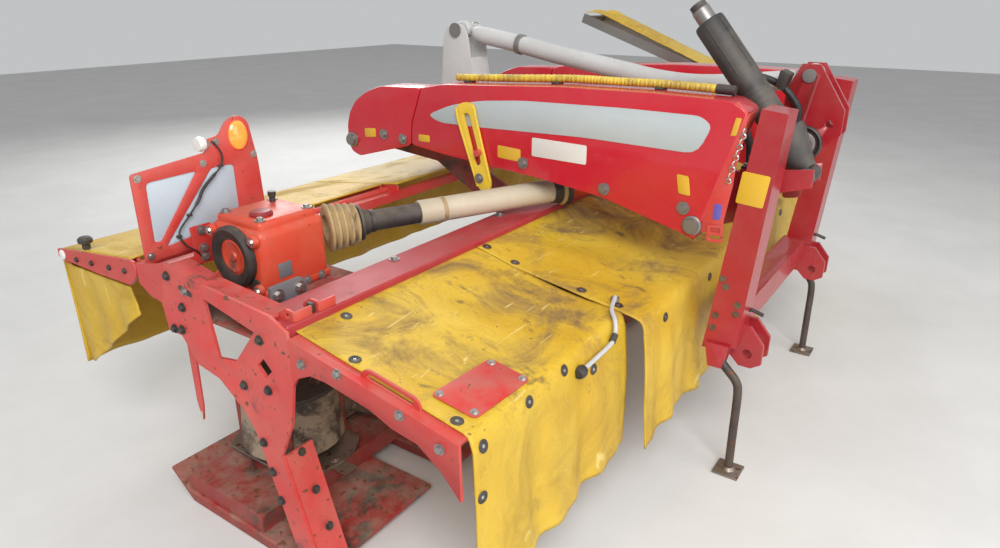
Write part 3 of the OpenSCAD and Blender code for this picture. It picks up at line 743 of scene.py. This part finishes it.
# %% The flange behind the near arm, with its plates, chain and tab
STRIP_X = -0.499
rear = Piece("arm_rear_flange", RED)
rear.add(side_plate(mm((-680, 1108), (-690, 1112), (-717, 1086), (-716, 1027), (-704, 952), (-702, 893),
    (-689, 795), (-688, 752), (-628, 752), (-630, 849), (-640, 930), (-662, 1060)), STRIP_X,
    STRIP_X + 0.0035, 0.001))
rear.add(slab(mm((-497, -718.5, 1084), (-432, -718.5, 1084), (-432, -626, 752), (-497, -626, 752)),
    (0, -0.004, 0), 0.001))
label(rear, mm((-689, 1072), (-704, 1071), (-695, 1026), (-680, 1024)), YELLOW_LABEL, -0.4994, 0.0016,
    0.003)
label(rear, mm((-659, 839), (-681, 838), (-680, 792), (-657, 793)), BLUE_LABEL, STRIP_X, 0.001, 0.009)
TAB = mm((-646, 776), (-690, 779), (-693, 731), (-648, 728))
HOLES = [mm((-655, 769), (-682, 771), (-683, 759), (-656, 757)),
    mm((-656, 748), (-684, 750), (-685, 739), (-657, 737))]
rear.add(side_plate(softened(TAB, 0.006), STRIP_X - 0.0045, STRIP_X - 0.0005, 0.001, HOLES))
LINKS = curved([(STRIP_X - 0.003, y, z) for y,
    z in mm((-716, 1041), (-708, 998), (-699, 954), (-690, 905))])
for i, spot in enumerate(LINKS[::2]):
    rear.add(lathe(mm((5.5, -1.4), (8.5, 0), (5.5, 1.4), (5.5, -1.4)), spot,
        (1, 0, 0) if i % 2 else (0.35, 0.9, 0.2), 10), BRIGHT)
HOSE_X = -0.404
rear.add(tube([(HOSE_X, -0.6, 1.1287), (HOSE_X, -0.652, 1.1275)], 0.0135, 14), BLACK)
CLIP = mm((-650, 1127.5), (-563, 1139), (-577, 1135), (-590, 1122), (-594, 1107))
rear.add(tube(curved([(HOSE_X, y, z) for y, z in CLIP]), 0.003, 8), YELLOW)
rear.place("arms", "cover_red")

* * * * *

Set out the complete listing exactly as shown.

| Output for this exercise |
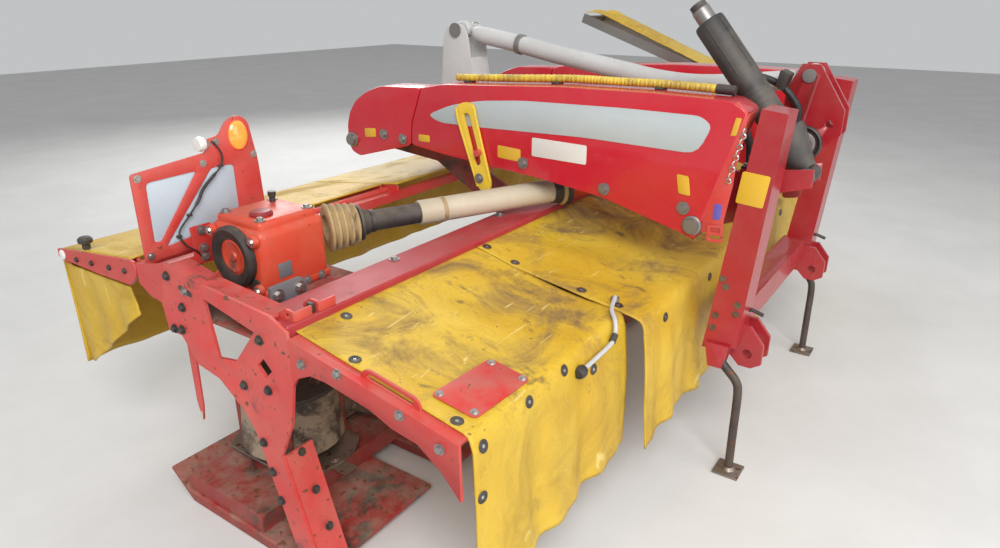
Write part 3 of the OpenSCAD and Blender code for this picture. It picks up at line 743 of scene.py. This part finishes it.
# %% The flange behind the near arm, with its plates, chain and tab
STRIP_X = -0.499
rear = Piece("arm_rear_flange", RED)
rear.add(side_plate(mm((-680, 1108), (-690, 1112), (-717, 1086), (-716, 1027), (-704, 952), (-702, 893),
    (-689, 795), (-688, 752), (-628, 752), (-630, 849), (-640, 930), (-662, 1060)), STRIP_X,
    STRIP_X + 0.0035, 0.001))
rear.add(slab(mm((-497, -718.5, 1084), (-432, -718.5, 1084), (-432, -626, 752), (-497, -626, 752)),
    (0, -0.004, 0), 0.001))
label(rear, mm((-689, 1072), (-704, 1071), (-695, 1026), (-680, 1024)), YELLOW_LABEL, -0.4994, 0.0016,
    0.003)
label(rear, mm((-659, 839), (-681, 838), (-680, 792), (-657, 793)), BLUE_LABEL, STRIP_X, 0.001, 0.009)
TAB = mm((-646, 776), (-690, 779), (-693, 731), (-648, 728))
HOLES = [mm((-655, 769), (-682, 771), (-683, 759), (-656, 757)),
    mm((-656, 748), (-684, 750), (-685, 739), (-657, 737))]
rear.add(side_plate(softened(TAB, 0.006), STRIP_X - 0.0045, STRIP_X - 0.0005, 0.001, HOLES))
LINKS = curved([(STRIP_X - 0.003, y, z) for y,
    z in mm((-716, 1041), (-708, 998), (-699, 954), (-690, 905))])
for i, spot in enumerate(LINKS[::2]):
    rear.add(lathe(mm((5.5, -1.4), (8.5, 0), (5.5, 1.4), (5.5, -1.4)), spot,
        (1, 0, 0) if i % 2 else (0.35, 0.9, 0.2), 10), BRIGHT)
HOSE_X = -0.404
rear.add(tube([(HOSE_X, -0.6, 1.1287), (HOSE_X, -0.652, 1.1275)], 0.0135, 14), BLACK)
CLIP = mm((-650, 1127.5), (-563, 1139), (-577, 1135), (-590, 1122), (-594, 1107))
rear.add(tube(curved([(HOSE_X, y, z) for y, z in CLIP]), 0.003, 8), YELLOW)
rear.place("arms", "cover_red")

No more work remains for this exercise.